Why Chesapeake Stumbled and Transocean Didn't on Icahn Sales


After rising by about 25% earlier this month, shares of Chesapeake Energy Corp. (NYSE: CHK) have plummeted to about 2.5% below where they were when the month started. The decline began with a report from FBR analyst Joseph Allman, who initiated coverage with an Underperform rating and 12-month price target of $5. The company’s shares were trading at around $8 when that happened.

Matters worsened last week when activist investor Carl Icahn sold about half his previous stake of 9.4% in Chesapeake to “recognize a capital loss for tax planning purposes.” Icahn also announced Thursday morning that he reduced his stake in Transocean Ltd. (NYSE: RIG) from about 6% to 1.5%, again for tax planning purposes.

Icahn’s sale caused Chesapeake’s shares to dive about 6% on Monday. Then on Tuesday, Chesapeake repurchased more than $800 million in senior notes and shares bounced 7%. Thursday morning, the company announced the private placement of $850 million in convertible senior notes due in 2026. The company said it intends to use the net proceeds from the offering for general corporate purposes, which may include debt repurchases and the repayment of its credit facility and senior notes with near-term maturities as they become due. The stock price crated, tumbling more than 9% at one point early in the session.

Interestingly, when Icahn announced his sale of Transocean stock after markets closed Wednesday, the company’s shares drifted down by about 0.4%. But shares rose sharply Thursday, up nearly 6.5%. Why? Crude oil prices.

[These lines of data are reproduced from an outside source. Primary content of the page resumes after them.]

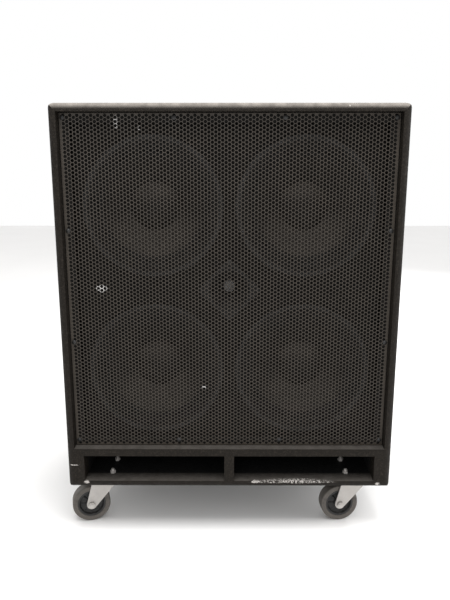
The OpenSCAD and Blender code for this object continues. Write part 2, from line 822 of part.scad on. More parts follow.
top_panel();
bottom_panel();
side_panel(-1);  // left_panel
side_panel(1);  // right_panel
back_panel();
baffle();
port_shelf();
port_divider();
port_side_blocks();
braces();
damping_lining();
grille_battens();
grille();
grille_screws();
driver_baskets();
driver_magnets();
driver_spiders();
driver_gaskets();
driver_screws();
for (i = [0:3]) {
    cone(i);
    dust_cap(i);
    surround(i);
}
tweeter_horn();
tweeter_driver();
wood_screws();
jack_dish();
jack_sockets();
level_control();
level_knob();
crossover();
wiring_harness();
handle(-1);  // left_handle
handle(1);  // right_handle
caster_plates();
caster_bolts();
for (i = [0:3]) {
    fork(i);
    axle(i);
    wheel(i);
    tyre(i);
}
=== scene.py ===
import json
import math

import bmesh
import bpy
from mathutils import Matrix, Vector, noise as field


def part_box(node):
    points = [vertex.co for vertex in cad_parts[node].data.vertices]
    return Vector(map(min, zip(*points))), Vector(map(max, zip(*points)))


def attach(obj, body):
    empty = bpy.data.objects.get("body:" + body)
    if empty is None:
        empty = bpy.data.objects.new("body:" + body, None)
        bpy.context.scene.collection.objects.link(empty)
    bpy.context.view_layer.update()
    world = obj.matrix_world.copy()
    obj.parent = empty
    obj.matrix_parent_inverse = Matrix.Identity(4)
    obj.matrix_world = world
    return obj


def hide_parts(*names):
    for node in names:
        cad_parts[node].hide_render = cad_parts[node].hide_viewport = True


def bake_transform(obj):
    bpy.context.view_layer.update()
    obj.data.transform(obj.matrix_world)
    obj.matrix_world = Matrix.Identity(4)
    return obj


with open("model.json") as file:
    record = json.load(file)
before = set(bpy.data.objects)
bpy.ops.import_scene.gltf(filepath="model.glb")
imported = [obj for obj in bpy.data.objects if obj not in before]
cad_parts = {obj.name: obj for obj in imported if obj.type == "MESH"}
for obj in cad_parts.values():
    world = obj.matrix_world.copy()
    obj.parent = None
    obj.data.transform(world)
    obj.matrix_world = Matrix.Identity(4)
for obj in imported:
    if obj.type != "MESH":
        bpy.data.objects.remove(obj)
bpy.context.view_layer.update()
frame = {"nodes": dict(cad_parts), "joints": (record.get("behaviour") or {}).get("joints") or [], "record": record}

MM = 0.001
CORNERS = ("front_left", "front_right", "rear_left", "rear_right")
DRIVERS = ("upper_left", "upper_right", "lower_left", "lower_right")


def middle(node):
    """The centre of a CAD node's box."""
    low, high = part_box(node)
    return (low + high) / 2


CABINET_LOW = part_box("left_panel")[0]
CABINET_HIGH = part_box("right_panel")[1]
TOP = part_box("top_panel")[1].z
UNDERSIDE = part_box("bottom_panel")[0].z
PORT_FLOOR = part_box("bottom_panel")[1].z
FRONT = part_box("top_panel")[0].y
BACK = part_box("back_panel")[1].y
SHEET_LOW, SHEET_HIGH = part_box("grille")
BAFFLE_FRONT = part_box("baffle")[0].y


# ---- Camera, light and floor ----

def make_camera():
    """The eye level and the distance at which the whole front fills the picture."""
    data = bpy.data.cameras.new("camera")
    data.lens = 37
    eye_distance = 1.102
    eye_height = 0.621
    tilt_down = 12.46
    data.dof.use_dof = False
    camera = bpy.data.objects.new("camera", data)
    camera.location = (-0.0042, FRONT - eye_distance, UNDERSIDE + eye_height)
    camera.rotation_euler = (math.radians(90 - tilt_down), 0, math.radians(0.2))
    bpy.context.scene.collection.objects.link(camera)
    bpy.context.scene.camera = camera


def area_light(name, place, target, size, power):
    """A soft square light at a place, turned towards a target."""
    data = bpy.data.lights.new(name, "AREA")
    data.size = size
    data.energy = power
    light = bpy.data.objects.new(name, data)
    light.location = place
    light.rotation_euler = (Vector(target) - Vector(place)).to_track_quat("-Z", "Y").to_euler()
    bpy.context.scene.collection.objects.link(light)


def make_studio():
    """Four soft lights, a white world and a pale floor."""
    area_light("overhead", (0.0, -0.75, 2.3), (0, -0.2, 0.5), 1.1, 46)
    area_light("front_fill", (-0.5, -2.6, 1.3), (0, 0, 0.5), 1.2, 9)
    area_light("rear_fill", (1.2, 2.2, 1.6), (0, 0, 0.4), 1.6, 34)
    area_light("side_fill", (2.4, -0.4, 1.1), (0, 0, 0.4), 1.4, 18)
    world = bpy.data.worlds.new("world")
    world.use_nodes = True
    world.node_tree.nodes["Background"].inputs["Color"].default_value = (1, 1, 1, 1)
    world.node_tree.nodes["Background"].inputs["Strength"].default_value = 1.0
    bpy.context.scene.world = world
    bpy.context.scene.view_settings.view_transform = "Standard"
    floor_mesh = bpy.data.meshes.new("floor")
    side = 6
    floor_mesh.from_pydata(
        [(-side, -side, 0), (side, -side, 0), (side, side, 0), (-side, side, 0)], [], [(0, 1, 2, 3)])
    floor = bpy.data.objects.new("floor", floor_mesh)
    bpy.context.scene.collection.objects.link(floor)
    floor_mesh.materials.append(floor_material())


# ---- Node helpers ----

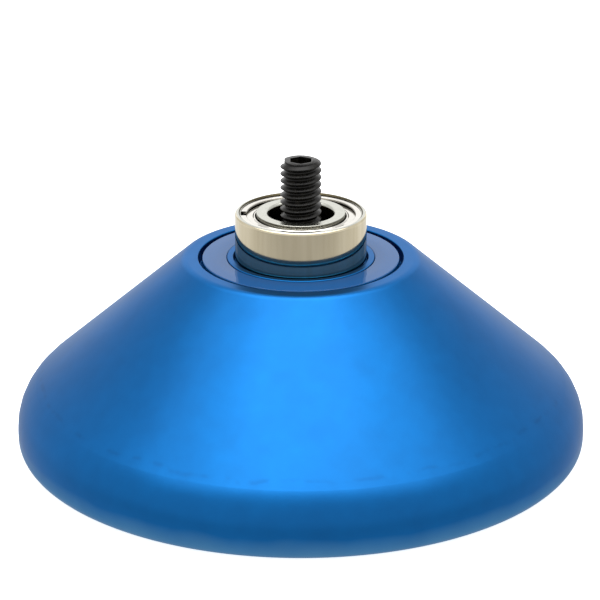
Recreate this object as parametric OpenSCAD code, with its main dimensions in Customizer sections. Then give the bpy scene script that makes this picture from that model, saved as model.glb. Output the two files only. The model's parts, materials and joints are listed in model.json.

By any reasonable analysis, Chesapeake has done a solid job of working down its massive debt through asset sales and other financial measures. If crude prices would rise above $50 a barrel and stay there for six months or so, the company’s future would look a lot brighter.

As it is, though, with prices still stuck at below $50, it is probably a good idea to be worried over Chesapeake’s ability to continue digging itself out of debt quickly enough. The convertible notes that Chesapeake just announced buy the company more time, but it comes at a cost that current investors seem unwilling to pay.

In addition to time, Chesapeake needs higher prices both for its crude oil and natural gas production. It may get some help from the OPEC producers’ agreement announced Wednesday to cut production to around 32.5 million barrels a day. A colder U.S. winter also would help by driving up demand for natural gas.

Chesapeake needs both time and help from crude oil prices. That’s a lot of circumstances not entirely in the company’s control that have to break in Chesapeake’s favor. It’s a long bet, and the odds are probably less than 50-50 that the company can make it happen.

Chesapeake’s shares traded down about 3.6% late Thursday morning, at $6.51 in a 52-week range of $1.50 to $9.55. The consensus 12-month price target is $6.19.

Transocean traded up about 6% to $10.63, in a 52-week range of $7.67 to $17.19. The consensus target is $9.21.